The final answers for what will be observed are, of course, identical, just as the final result of putting on their pants was identical for the young man and the stranger.  Just as trying to jump into the pants is the wrong way to put on pants, though, the geocentric approach is the wrong way to do physics.  To top it off, the people with the attachment to the geocentric model always prove to have never even attempted to solve physics problems in what they insist is the uniquely correct way.

Gravity Probe B Confirms the Existence of Gravitomagnetism


  1. Those with an open mind on the subject of geocentrism would do well to visit rather than merely accept what modern science/scientism has foisted on us for so many years. Catholics, in particular, should appreciate what can be seen at

  2. I've traveled far and I've traveled fast, but never have I met with such sillies as these.

  3. By the way, I am not impressed with the charge of "scientism". "Scientism" has a real meaning, but it is not what James thinks. Scientism is the elevation of science to something it was never intended to be -- a de facto object of worship, or at least an all-sufficient philosophy of life. The worst offenders of scientism are usually admirers of science, not practitioners of science, but the most famous advocates are often scientists who engage in popularization. An example of scientism is the willingness to perform unethical experiments (for example, on human embryos, or, with even less excuse for ignorance, on developing infants in the womb who "would have been aborted anyhow"). Another example would be anyone advocating "transhumanism".

    Scientism is not defined in the Catechism of the Catholic Church, but superstition is. "Superstition in some sense represents a perverse excess of religion..." (2110). and "Superstition is the deviation of religious feeling and of the practices this feeling imposes." (2111)

  4. Howard, I'd be interested if you could interview one of the producers of "The Principle." I would like to hear them respond to you. (By the way, I like your approach/tone to the topic.)

  5. Howard, just a couple more thoughts.

    I've heard the producers of "The Principle" say several times that geocentrism is not, in fact, a de fide proposition. They equated geocentrism to usury in this regard. The Church has no existing, ruling doctrinal statement on either, although historical evidence exists for such statements to someday be promulgated.

    Anyway, my other thought is if we for the moment forget about the scientific arguments on either side. It seems hard to argue that this proposition (geocentrism) does not bear heavily on worldview. If we suspend disbelief for one moment, what would happen if the great majority of scientists were to suddenly believe in geocentrism? I think this is also the geocentrists' larger point. We live in a world of complete separation between natural and supernatural. There is a total chasmic separation between the two, as wide, if not wider, than the separation between State and Church. The modern world makes absolutely no concessions to the supernatural. God is truly dead in this sense. He lives only in the imaginations of those who believe. Obviously geocentrism radically changes this situation. It has tectonic consequences. So, along this line, The Principle folks are merely opening the door to say the "supernatural" and natural may have an observable confluence within the greater cosmos. The Principle authors point to see observable phenomenon in their work. Their argument is a lot more than merely "Einstein's Relativity allows for a geocentric coordinate system, as one among an infinite number of possibilities."

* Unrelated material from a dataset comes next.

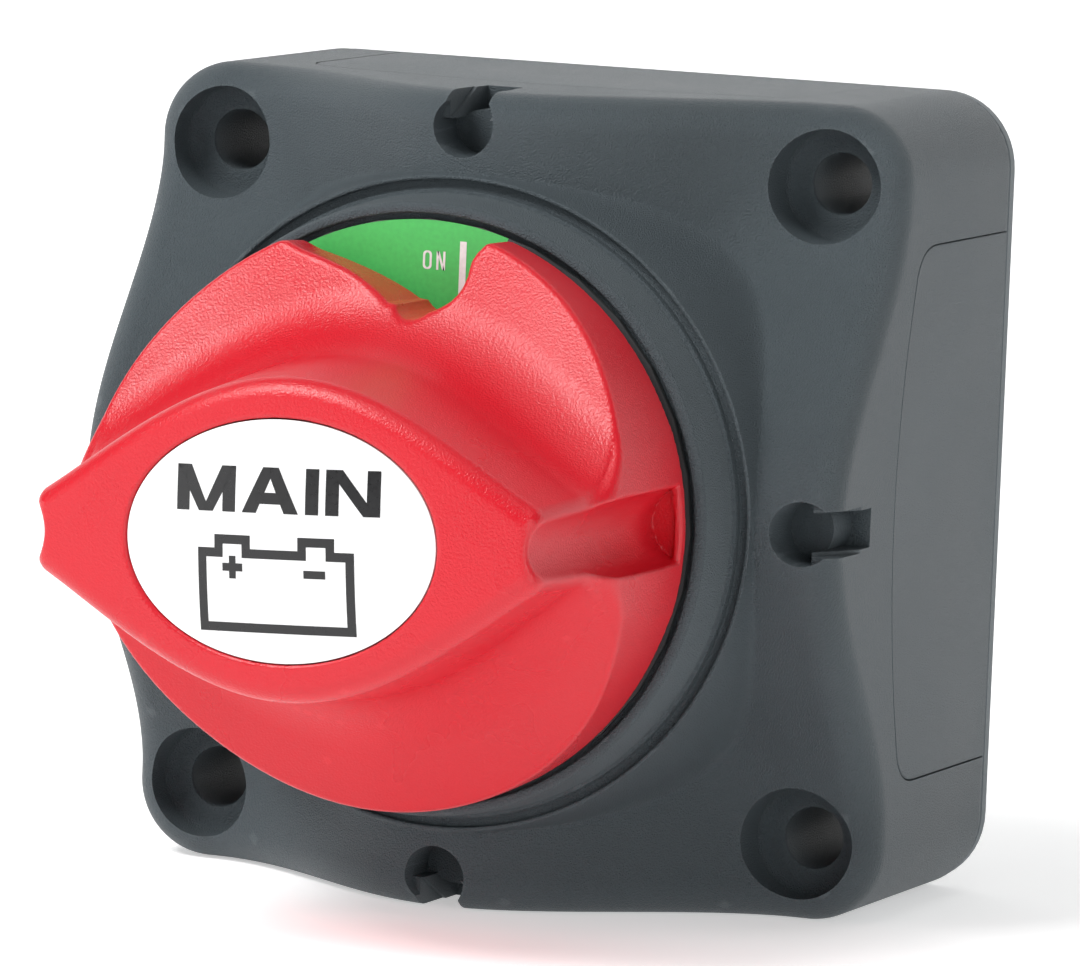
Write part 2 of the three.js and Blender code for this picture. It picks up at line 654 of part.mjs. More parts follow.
function camRotorGeometry() {
  const [grooveLow, grooveTop] = SEAL_GROOVE;
  const neckTop = grooveTop + 1.2;
  const body = lathe([[0, ROTOR_LOW_H], [ROTOR_R, ROTOR_LOW_H], [ROTOR_R, ROTOR_TOP_H],
    [NECK_R, ROTOR_TOP_H], [NECK_R, grooveLow], [DRIVER_R, grooveLow], [DRIVER_R, grooveTop],
    [NECK_R, grooveTop], [NECK_R, neckTop], [0, neckTop]], 32);
  const driver = prism(hexagon(DRIVER_FLATS), neckTop - 0.2, DRIVER_TOP_H);
  const ramp = () => sector(RAMP_IN_R, RAMP_OUT_R, RAMP_START, RAMP_END,
    (angle) => RAMP_H - RISE_PER_DEGREE * angle, () => ROTOR_LOW_H + 0.6);
  const stopLug = sector(ROTOR_R - 1, 17, 38.6, 51.4, () => ROTOR_LOW_H + 0.1, () => ROTOR_TOP_H - 0.1);
  const notches = QUARTERS.map((k) =>
    rod(1.6, ROTOR_LOW_H - 0.2, 45, 15.6, 0, 14).rotateZ((k * Math.PI) / 2));
  const solid = join(body, driver, ...halfTurns(ramp), stopLug);
  return cut(solid, ...notches, rod(2, 49.5, 70, 0, 0, 12));
}

const rotorORingGeometry = () => {
  const middle = (SEAL_GROOVE[0] + SEAL_GROOVE[1]) / 2;
  const section = Array.from({ length: 6 }, (_, i) => {
    const t = (2 * Math.PI * i) / 6;
    return [SEAL_R + SEAL_WIRE_R * Math.cos(t), middle + SEAL_WIRE_R * Math.sin(t)];
  });
  return lathe(section, 20);
};

// A leaf pressed into a vee that drops into the rotor's notches.
function detentSpringGeometry(side) {
  const leaf = [[17.2, -9.6], [16.4, -4], [15.7, -1.5], [14.6, 0], [15.7, 1.5], [16.4, 4], [17.2, 9.6]];
  const back = leaf.map(([x, y]) => [x + 0.45, y * 0.985]).reverse();
  const strip = prism(polygonShape([...leaf, ...back]), ROTOR_LOW_H + 0.3, ROTOR_TOP_H - 0.3);
  return strip.rotateZ(side > 0 ? 0 : Math.PI);
}

function contactCarrierGeometry() {
  const follower = () => sector(RAMP_IN_R, RAMP_OUT_R - 0.3, 0, FOLLOWER_SPAN, () => CARRIER_TOP_H - 0.5,
    (angle) => RAMP_H - GAP - RISE_PER_DEGREE * angle);
  const wing = () => join(
    block(-3, 3, 12, 17.5, CARRIER_LOW_H, CARRIER_TOP_H),
    block(-3, 3, 14.6, 17.5, CARRIER_LOW_H, CARRIER_TOP_H + 2.6),
  );
  return join(
    rod(CARRIER_R, CARRIER_LOW_H, CARRIER_TOP_H, 0, 0, 28),
    rod(1.8, 23.9, CARRIER_LOW_H + 0.5, 0, 0, 12),
    ring(5.2, 6.8, CARRIER_LOW_H - 1.6, CARRIER_LOW_H + 0.5, 20),
    ...halfTurns(follower),
    ...halfTurns(wing),
  );
}

function contactBridgeGeometry() {
  const [a, b] = [BRIDGE_LENGTH / 2, BRIDGE_WIDTH / 2];
  const corner = 2;
  const shape = polygonShape([[a, -b + corner], [a, b - corner], [a - corner, b], [-a + corner, b],
    [-a, b - corner], [-a, -b + corner], [-a + corner, -b], [a - corner, -b]]);
  const bar = prism(shape, BRIDGE_LOW_H, BRIDGE_LOW_H + BRIDGE_T);
  return cut(bar, rod(2.2, 20, 40, 0, 0, 16));
}

const bridgeClipGeometry = () => ring(2.1, 3.5, 24.5, 25.7, 16);
const bridgeSpringGeometry = () => coil(4, 0.4, BRIDGE_LOW_H + BRIDGE_T + GAP, CARRIER_LOW_H - GAP, 2);
const returnSpringGeometry = () => coil(4.7, 0.45, SPRING_CUP_H + GAP, BRIDGE_LOW_H - GAP, 3.5);

// ---------------------------------------------------------------- terminals

function terminalBaseGeometry() {
  const low = BASE_TOP_H - BASE_T;
  const studs = [-STUD_X, STUD_X].map((x) => rod(STUD_R + 0.4, 0, BEYOND, x, 0, 20));
  const screws = CORNERS.map(([sx, sy]) => rod(1.9, 0, BEYOND, sx * BASE_SCREW_AT, sy * BASE_SCREW_AT, 10));
  const plate = prism(roundedSquare(BASE_HALF, 4), low, BASE_TOP_H, 5);
  const barrier = block(-1, 1, -19, 19, 8, low + 0.5);
  const springCup = rod(SPRING_CUP_R, SPRING_CUP_H, BEYOND, 0, 0, 20);
  return cut(join(plate, barrier), ...studs, ...screws, springCup);
}

// A terminal stud: contact pad in front of the base, threaded shank behind it.
function studGeometry(x) {
  const padLow = BASE_TOP_H + GAP;
  const pitch = 1.5;
  const threadTop = 15;
  const turns = Math.floor((threadTop - STUD_END_H - 1) / pitch);
  const thread = Array.from({ length: turns }, (_, i) => {
    const crest = STUD_END_H + 1 + pitch * (i + 0.5);
    return [[STUD_R, crest], [STUD_R - 0.75, crest + pitch / 2]];
  }).flat();
  const profile = [[0, STUD_END_H], [STUD_R - 1, STUD_END_H], ...thread, [STUD_R, threadTop],
    [STUD_R, padLow], [STUD_PAD_R, padLow], [STUD_PAD_R, STUD_PAD_TOP_H - 0.6],
    [STUD_PAD_R - 0.6, STUD_PAD_TOP_H], [0, STUD_PAD_TOP_H]];
  return lathe(profile, 12).translate(x, 0, 0);
}

const NUT_LOW_H = 5.4;
const NUT_T = 8;
const SPRING_WASHER_T = 2.2;
const FLAT_WASHER_T = 1.8;

function nutGeometry(x) {
  const hex = prism(hexagon(17), NUT_LOW_H, NUT_LOW_H + NUT_T).rotateZ(Math.PI / 2);
  const envelope = lathe([[0, NUT_LOW_H], [8.6, NUT_LOW_H], [9.9, NUT_LOW_H + 0.8],
    [9.9, NUT_LOW_H + NUT_T - 0.8], [8.6, NUT_LOW_H + NUT_T], [0, NUT_LOW_H + NUT_T]], 24);
  const chamfered = fromManifold(toManifold(hex).intersect(toManifold(envelope)));
  return cut(chamfered, rod(STUD_R + GAP, 0, 20, 0, 0, 16)).translate(x, 0, 0);
}

function springWasherGeometry(x) {
  const low = NUT_LOW_H + NUT_T + GAP;
  const split = block(0, 12, -0.6, 0.6, 0, 40).rotateZ(Math.PI / 2);
  return cut(ring(5.2, 8.9, low, low + SPRING_WASHER_T), split).translate(x, 0, 0);
}

function flatWasherGeometry(x) {
  const low = NUT_LOW_H + NUT_T + SPRING_WASHER_T + 2 * GAP;
  return ring(5.2, 10, low, low + FLAT_WASHER_T, 24).translate(x, 0, 0);
}

function baseScrewGeometry(x, y) {
  const seat = BASE_TOP_H - BASE_T - GAP;
  const screw = lathe([[0, seat - 2.4], [2.2, seat - 2.4], [3.2, seat - 1.2], [3.2, seat], [1.45, seat],
    [1.45, 26.8], [0.6, 27.8], [0, 27.8]], 12);
  const cross = [0, 1].map((k) => block(-1.6, 1.6, -0.35, 0.35, 0, seat - 1.2).rotateZ((k * Math.PI) / 2));
  return cut(screw, ...cross).translate(x, y, 0);
}

// ---------------------------------------------------------------- assembly

const battery_switch = new THREE.Group();

function add(name, geometry, material, parent = battery_switch) {
  const mesh = new THREE.Mesh(weld(geometry), material);
  mesh.name = name;
  parent.add(mesh);
}

add('housing', housingGeometry(), MATERIALS.housing);
add('rear_cover', rearCoverGeometry(), MATERIALS.cover);
['right', 'top', 'left', 'bottom'].forEach((side, quarter) => {
  add(`side_plate_${side}`, sidePlateGeometry(quarter), MATERIALS.housing);
});
add('dial_disc', dialGeometry(), MATERIALS.dial);

const grip = new THREE.Group();
grip.rotation.z = KNOB_TRIM;
battery_switch.add(grip);
add('knob', knobGeometry(), MATERIALS.knob, grip);
add('label_plate', labelGeometry(), MATERIALS.label, grip);
add('knob_screw', knobScrewGeometry(), MATERIALS.steel);
add('knob_washer', knobWasherGeometry(), MATERIALS.steel);

add('cam_rotor', camRotorGeometry(), MATERIALS.acetal);
add('rotor_o_ring', rotorORingGeometry(), MATERIALS.rubber);
add('detent_spring_right', detentSpringGeometry(1), MATERIALS.spring);
add('detent_spring_left', detentSpringGeometry(-1), MATERIALS.spring);
add('contact_carrier', contactCarrierGeometry(), MATERIALS.moulding);
add('bridge_spring', bridgeSpringGeometry(), MATERIALS.spring);
add('contact_bridge', contactBridgeGeometry(), MATERIALS.copper);
add('bridge_clip', bridgeClipGeometry(), MATERIALS.steel);
add('return_spring', returnSpringGeometry(), MATERIALS.spring);

add('terminal_base', terminalBaseGeometry(), MATERIALS.moulding);
[['left', -STUD_X], ['right', STUD_X]].forEach(([side, x]) => {
  add(`terminal_stud_${side}`, studGeometry(x), MATERIALS.tinned);
  add(`terminal_nut_${side}`, nutGeometry(x), MATERIALS.steel);
  add(`spring_washer_${side}`, springWasherGeometry(x), MATERIALS.steel);
  add(`flat_washer_${side}`, flatWasherGeometry(x), MATERIALS.steel);
});
CORNERS.forEach(([sx, sy], i) => {
  add(`base_screw_${i + 1}`, baseScrewGeometry(sx * BASE_SCREW_AT, sy * BASE_SCREW_AT), MATERIALS.steel);
});

battery_switch.rotation.x = Math.PI / 2;

export default battery_switch;
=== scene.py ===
import json
import math

import bmesh
import bpy
import numpy as np
from mathutils import Matrix, Vector


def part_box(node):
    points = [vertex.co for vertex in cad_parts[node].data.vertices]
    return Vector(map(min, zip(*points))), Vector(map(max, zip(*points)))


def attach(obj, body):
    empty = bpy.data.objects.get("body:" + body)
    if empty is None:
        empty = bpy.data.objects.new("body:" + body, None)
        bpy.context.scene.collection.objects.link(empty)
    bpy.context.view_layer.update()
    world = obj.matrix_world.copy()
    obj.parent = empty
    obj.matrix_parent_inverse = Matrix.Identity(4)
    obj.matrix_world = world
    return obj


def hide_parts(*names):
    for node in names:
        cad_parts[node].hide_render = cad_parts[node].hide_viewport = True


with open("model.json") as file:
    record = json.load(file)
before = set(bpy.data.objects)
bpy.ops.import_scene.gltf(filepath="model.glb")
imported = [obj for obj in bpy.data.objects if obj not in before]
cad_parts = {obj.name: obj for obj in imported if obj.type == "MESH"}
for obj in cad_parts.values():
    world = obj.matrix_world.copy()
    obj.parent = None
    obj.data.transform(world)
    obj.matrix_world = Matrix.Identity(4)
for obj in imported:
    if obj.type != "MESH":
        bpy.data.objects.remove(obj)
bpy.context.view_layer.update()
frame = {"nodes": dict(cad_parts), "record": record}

# The shapes are drawn in millimetres in the switch's own axes: x to the right, y up and
# h out of the bulkhead, with h = 0 on the mounting face. to_world() turns them into the
# frame, where the knob faces -Y and +Z is up.
MM = 0.001


def node_range(node, axis):
    """A CAD node's lowest and highest place along x, y (up) or h (outwards), in mm."""
    low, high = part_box(node)
    if axis == "h":
        return -high.y / MM, -low.y / MM
    index = 0 if axis == "x" else 2
    return low[index] / MM, high[index] / MM


# ------------------------------------------------------------------ dimensions (mm)

HALF = node_range("housing", "x")[1]
BACK_H, TUBE_H = node_range("housing", "h")
COVER_H = node_range("side_plate_top", "h")[0]
CORNER_R = 6.5
CORNER_H = 28.0
CREST_RISE = 13.0
CREST_REACH = 27.0
CREST_POWER = 0.85
CREST_SOFTNESS = 6.0  # how far the crests blend into each other along the diagonals
EDGE_R = 3.0  # rounding of the housing's front edge
BACK_EDGE_R = 0.25
SHOULDER_STEEPNESS = 6  # rise of the collar's outer wall for each mm inwards
SHARP_ANGLE = 38.0  # degrees between faces from which an edge of the housing is crisp
HOLLOW_INSET = 9.5  # from the housing's sides to its hollow
HOLLOW_CORNER_R = 6
HOLLOW_TOP_H = CORNER_H - 6

COLLAR_R = 27.57
COLLAR_H = 41.64
GROOVE_OUTER_R = 27.2
GROOVE_INNER_R = 26.42
GROOVE_H = 40.95
GROOVE_LIP_H = COLLAR_H + 0.2  # top of the groove's inner wall
TUBE_LIP_R = 26.1  # foot of the tube, on that wall
TUBE_R = 25.68
TUBE_ROUNDING = 0.7
TUBE_INNER_ROUNDING = 0.2
DIAL_RECESS_R = 24.75
DIAL_H = node_range("dial_disc", "h")[1]
DIAL_FLOOR_H = node_range("dial_disc", "h")[0] - 0.3
NECK_BORE_R = 7.2
TUBE_BOTTOM_H = 43.2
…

    Thanks, and Ive enjoyed finding your blog.

  6. Sorry, Howard, one more thing. The subtitle of "The Principle" is something like, "Are you important?" That's the full extension of the argument that the producers want to arrive at. It's more than just the bringing God back into our common world views, through cosmology. It's about what that means for us, and our common human dignity.

    The real world consequence of taking the supernatural out of the ordinary lives and common world view of humanity is that human dignity has horribly suffered.

    This is not a reason for supporting any form of pseudo-science.

    It is a reason for trying as hard as possible to give geocentrism its day in court.

  7. I am not familiar with "The Principle". Is it a book or a web page? If a book, who are its authors; if a web page, what is its URL?

    As for some of your other points, I think I have already stressed that I am talking about PHYSICS. If you want to say that the Earth is the "center" in some other sense -- notably in the sense that this is where the important things are happening -- I have no objection, only that has nothing whatsoever to do with physics.

    You might also consider that the real cosmology of the ancients did not hold that the human sphere was the "center" of the universe, which they knew it obviously was not; we live in "Middle Earth" -- above Hell, below Heaven. In Dante's picture, the Earth may be at the center of the material universe, but Satan is at the center of the Earth; you might call this a diablocentric cosmology. Of course, neither Dante nor anyone else thought of Satan so much as the center as the BOTTOM. The "geocentric" cosmology of the ancients did not say that earth is at the "center", but at the the "bottom". As you say, that affects one's worldview.

  8. Also, what's your reply to the supposed repeated findings that the hot and cold spots in the CMR form a giant X that has the Earth in the center?

  9. I've never heard of this, but I suppose I can't be surprised. When I was a child some of my teachers told me that astronauts had seen the New Jerusalem hidden behind the moon. I was also taught the nonsense about Joshua's Long Day being uncovered by NASA computers.

    At any rate, a cross in the sky will have its center in the sky. You can see this on autumn evenings in the Northern Hemisphere, when the constellation Cygnus, also known as the Northern Cross, is overhead.

  10. Here's the movie link:

    Heres' one of several links regarding the background radiation:
    "As of March 21, 2013, with the Planck confirmation of the Axis, it is clearly not a chance effect based primarily on the inherent difficulty in measuring the CMB power at large angular scales.

    The effect is real, and indeed, presents what could turn out to be a very big problem indeed for the standard (LCDM/inflation)cosmological consensus.

    The fact that the alignments are with respect to our location is utterly astounding, and is being assiduously avoided for obvious reasons."